# START OF MATERIAL

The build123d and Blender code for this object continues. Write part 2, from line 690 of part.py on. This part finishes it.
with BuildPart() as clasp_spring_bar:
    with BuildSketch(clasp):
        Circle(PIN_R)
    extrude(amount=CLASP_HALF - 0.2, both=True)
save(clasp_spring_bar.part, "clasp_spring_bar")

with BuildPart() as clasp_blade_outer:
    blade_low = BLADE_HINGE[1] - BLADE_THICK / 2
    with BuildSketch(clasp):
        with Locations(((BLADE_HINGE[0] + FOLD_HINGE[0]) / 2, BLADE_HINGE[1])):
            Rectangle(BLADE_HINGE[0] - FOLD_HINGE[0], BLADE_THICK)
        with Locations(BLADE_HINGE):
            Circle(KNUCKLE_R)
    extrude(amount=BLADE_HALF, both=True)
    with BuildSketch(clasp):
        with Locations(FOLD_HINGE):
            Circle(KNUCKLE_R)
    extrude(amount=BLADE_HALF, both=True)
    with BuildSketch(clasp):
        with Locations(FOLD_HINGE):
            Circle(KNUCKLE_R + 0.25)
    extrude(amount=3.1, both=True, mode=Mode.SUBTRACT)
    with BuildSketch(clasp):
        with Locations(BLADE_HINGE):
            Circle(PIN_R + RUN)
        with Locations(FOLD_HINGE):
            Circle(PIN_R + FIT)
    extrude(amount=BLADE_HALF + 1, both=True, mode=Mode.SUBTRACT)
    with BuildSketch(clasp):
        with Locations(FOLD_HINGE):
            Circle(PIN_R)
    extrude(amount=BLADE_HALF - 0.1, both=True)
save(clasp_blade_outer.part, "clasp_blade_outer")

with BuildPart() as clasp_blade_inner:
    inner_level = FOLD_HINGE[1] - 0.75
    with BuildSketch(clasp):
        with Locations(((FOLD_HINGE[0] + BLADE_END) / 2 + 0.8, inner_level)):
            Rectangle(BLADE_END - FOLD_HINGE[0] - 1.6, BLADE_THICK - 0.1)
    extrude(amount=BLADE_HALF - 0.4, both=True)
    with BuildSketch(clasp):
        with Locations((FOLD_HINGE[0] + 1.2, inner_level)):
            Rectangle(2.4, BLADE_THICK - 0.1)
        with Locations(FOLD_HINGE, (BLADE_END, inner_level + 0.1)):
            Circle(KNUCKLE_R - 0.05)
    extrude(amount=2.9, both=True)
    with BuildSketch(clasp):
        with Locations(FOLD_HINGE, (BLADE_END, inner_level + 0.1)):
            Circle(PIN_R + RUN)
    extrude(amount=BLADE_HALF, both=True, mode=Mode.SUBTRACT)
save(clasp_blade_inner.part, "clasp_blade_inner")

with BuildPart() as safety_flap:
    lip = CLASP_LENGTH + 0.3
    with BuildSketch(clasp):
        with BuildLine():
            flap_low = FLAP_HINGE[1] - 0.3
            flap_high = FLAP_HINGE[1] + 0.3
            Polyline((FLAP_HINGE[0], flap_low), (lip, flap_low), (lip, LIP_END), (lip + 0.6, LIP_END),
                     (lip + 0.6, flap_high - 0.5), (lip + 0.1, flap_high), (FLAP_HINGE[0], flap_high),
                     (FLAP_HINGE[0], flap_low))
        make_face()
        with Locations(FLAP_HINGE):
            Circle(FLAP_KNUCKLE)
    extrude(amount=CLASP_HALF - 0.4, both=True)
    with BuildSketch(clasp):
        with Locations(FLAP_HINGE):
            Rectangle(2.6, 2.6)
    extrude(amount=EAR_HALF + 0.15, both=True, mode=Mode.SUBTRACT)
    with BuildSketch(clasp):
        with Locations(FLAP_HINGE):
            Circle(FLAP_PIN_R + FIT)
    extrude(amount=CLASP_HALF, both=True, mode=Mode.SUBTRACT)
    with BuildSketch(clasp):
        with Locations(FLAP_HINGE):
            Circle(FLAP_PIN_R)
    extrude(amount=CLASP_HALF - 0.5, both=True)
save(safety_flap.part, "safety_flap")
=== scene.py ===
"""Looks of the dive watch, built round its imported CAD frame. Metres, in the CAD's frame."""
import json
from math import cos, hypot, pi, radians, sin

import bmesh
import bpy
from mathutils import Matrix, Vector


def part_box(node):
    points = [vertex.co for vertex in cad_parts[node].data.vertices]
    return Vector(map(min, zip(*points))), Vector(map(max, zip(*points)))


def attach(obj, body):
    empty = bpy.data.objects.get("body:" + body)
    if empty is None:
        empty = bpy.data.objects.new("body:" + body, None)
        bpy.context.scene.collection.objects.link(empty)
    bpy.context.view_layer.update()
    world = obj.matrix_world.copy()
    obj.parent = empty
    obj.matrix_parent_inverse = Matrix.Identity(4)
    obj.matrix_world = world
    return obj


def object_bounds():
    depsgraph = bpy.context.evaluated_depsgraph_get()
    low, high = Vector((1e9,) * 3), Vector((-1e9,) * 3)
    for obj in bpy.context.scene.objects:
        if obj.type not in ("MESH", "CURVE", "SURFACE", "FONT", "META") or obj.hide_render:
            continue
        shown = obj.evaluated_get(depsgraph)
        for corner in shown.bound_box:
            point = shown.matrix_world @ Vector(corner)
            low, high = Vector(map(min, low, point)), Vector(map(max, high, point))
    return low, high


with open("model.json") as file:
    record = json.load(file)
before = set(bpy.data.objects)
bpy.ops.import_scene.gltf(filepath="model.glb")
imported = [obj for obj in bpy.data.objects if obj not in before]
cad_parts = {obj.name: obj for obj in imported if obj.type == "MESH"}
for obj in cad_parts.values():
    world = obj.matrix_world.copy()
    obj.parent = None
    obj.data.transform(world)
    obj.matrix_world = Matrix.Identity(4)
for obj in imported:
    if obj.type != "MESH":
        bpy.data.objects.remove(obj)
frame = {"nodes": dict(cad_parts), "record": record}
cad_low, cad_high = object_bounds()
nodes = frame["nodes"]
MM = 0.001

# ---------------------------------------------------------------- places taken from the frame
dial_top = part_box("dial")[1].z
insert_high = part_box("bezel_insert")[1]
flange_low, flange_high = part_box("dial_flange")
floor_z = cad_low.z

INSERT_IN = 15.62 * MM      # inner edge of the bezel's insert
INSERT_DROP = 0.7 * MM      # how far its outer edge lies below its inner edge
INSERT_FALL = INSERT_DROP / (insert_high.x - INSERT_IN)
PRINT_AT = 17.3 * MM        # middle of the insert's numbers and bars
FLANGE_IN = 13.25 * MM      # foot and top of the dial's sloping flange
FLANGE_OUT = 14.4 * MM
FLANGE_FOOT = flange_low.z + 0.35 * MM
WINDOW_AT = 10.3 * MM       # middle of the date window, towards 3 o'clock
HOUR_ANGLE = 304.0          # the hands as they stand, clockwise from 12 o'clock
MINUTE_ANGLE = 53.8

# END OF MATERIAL

TASK INSTRUCTIONS: Reproduce word for word the material above, beginning with the line that contains "extrude(amount=CLASP_HALF, both=True, mode=Mode.SUBTRACT)" and ending with the line that contains "points = [vertex.co".

SOLUTION TO THIS EXERCISE:
    extrude(amount=CLASP_HALF, both=True, mode=Mode.SUBTRACT)
    with BuildSketch(clasp):
        with Locations(FLAP_HINGE):
            Circle(FLAP_PIN_R)
    extrude(amount=CLASP_HALF - 0.5, both=True)
save(safety_flap.part, "safety_flap")
=== scene.py ===
"""Looks of the dive watch, built round its imported CAD frame. Metres, in the CAD's frame."""
import json
from math import cos, hypot, pi, radians, sin

import bmesh
import bpy
from mathutils import Matrix, Vector


def part_box(node):
    points = [vertex.co for vertex in cad_parts[node].data.vertices]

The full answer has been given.